Meta data file in V3 and V6 format

The meta data file in v3 format must have at least the following 6 columns in exactly this order:

Format meta data file
Column Name Description
1 Sample id The identifier of each sample. Sample ids must match sample ids of the uploaded data matrix
2 Label A unique sample label. These labels are shown in generated figures instead of the sample id.
3 Pair Individual or animal. This information is used for paired analysis if several samples were taken from the same individual, e.g. at different time points during a longitudinal study or at different locations from the same individual. Set pair to different ids (e.g. 1,2,3…. ) if each sample was taken from a different individual.
4 Primary group The primary group is the main sample group, e.g. cases/control, treated/untreated, and is used for most univariate analysis and to colour figures.
5 Secondary group A secondary sample group, e.g. case/control, geography, sampling time point. Also the second group can be used to colour figures and for univariate analysis. In some analysis, the secondary group has a defined meaning, see details below. For example, the secondary group is used as nested variable when comparing sample groups by nested anova. For paired analysis of longitudinal data, the secondary group is interpreted as sampling time point.
6 Include This column takes values 0 and 1 and indicates if a sample should be included (1) or excluded (0) from the analysis. This column can be used to exclude samples from subsequent analysis without modifying the data matrix. For example, problematic samples can be excluded from data analysis by simply setting their value to 0.
7, 8, 9, … Optional factors These factors are used in multivariate analysis, e.g. multivariate regression, redundancy analysis or canonical correspondence analysis


The V6 format is a simplified version of the V3 format. Example Meta Data (v6 format) Example Meta Data (v3 format)


Missing values

Note that NA is a reserved value and depicts missing values. Missing values must be given as NA.

Optional factors

Factors are used in multivariate analysis to examine complex associations. If primary and/or secondary groups should be included in the multivariate analysis, these fields have to be specified again as factors.

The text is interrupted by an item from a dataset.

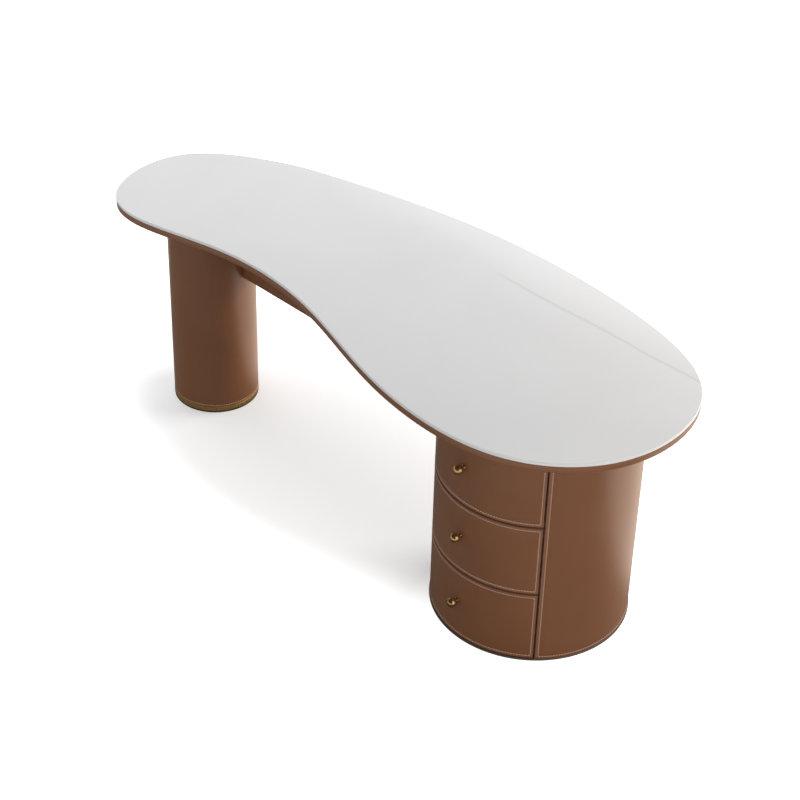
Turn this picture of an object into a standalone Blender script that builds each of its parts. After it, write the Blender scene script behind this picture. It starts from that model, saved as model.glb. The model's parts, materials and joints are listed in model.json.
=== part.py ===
"""Executive desk: a kidney-shaped stone top on a leather-wrapped board, a round leg,
a straight beam, and a round pedestal with three bow-fronted drawers.

All lengths are in metres, with +Z up. The origin is on the floor under the middle of
the top. +X runs along the desk towards the pedestal, and -Y faces the user.
"""

import math

import bmesh
import bpy

# Overall size
TOP_LENGTH = 2.000
TOP_DEPTH = 0.810
DESK_HEIGHT = 0.750

# Fits shared by every piece
SEAT_GAP = 0.0003
LEATHER = 0.0015
CUT_OVERRUN = 0.004
WELD_DISTANCE = 0.00001
EDGE_ROUND = 0.003
ROUND_SEGMENTS = 2
SHARP_ANGLE = math.radians(30)

# Top: control points of a closed cubic spline, as shares of half the length and depth,
# counter-clockwise from the left end. The hollow in the front edge faces the user.
OUTLINE_SHARES = (
    (-1.04, 0.15),
    (-0.97, -0.68),
    (-0.77, -0.85),
    (-0.44, -0.54),
    (-0.06, -0.61),
    (0.30, -0.98),
    (0.76, -1.06),
    (1.02, -0.43),
    (1.00, 0.44),
    (0.76, 0.92),
    (0.02, 1.08),
    (-0.58, 0.70),
    (-0.71, 0.61),
)
OUTLINE_STEPS = 8
SLAB_THICKNESS = 0.010
SLAB_ARRIS = 0.0015
BOARD_THICKNESS = 0.018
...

Factors can be numeric and/or categorical. Example factors are BMI, gender, age, tissue, batch, blood sugar level, temperature, time of sampling, sample location, or ph. Categorical variables must contain non-numeric characters (e.g. T1, T2, ..). Categorical variables must not be encoded numerically (e.g. 1,2,3,...).

Example: Assume a case/control study in which gender and age are potential confounding factors. To explore if case/control status controlled for gender and age explains variation in the data matrix, define case/control status, gender and age as factors in the meta data file. Case/control status can additionally be defined as primary group. Then, run a multivariate analysis, such as RDA++, CCA++ or multivariate regression.

Meta data file format

  • The first row of the meta data file is a header row. The names of each column can be set by the user, but the order of the columns must follow the above specification.
  • Fields must not be quoted
  • After creating and saving the file in in a spreadsheet programs such as Excel, open the file in Notepad or WordPad to control the format (e.g. ensure that values are not quoted and that the file is in either comma, tab or semicolon separated format).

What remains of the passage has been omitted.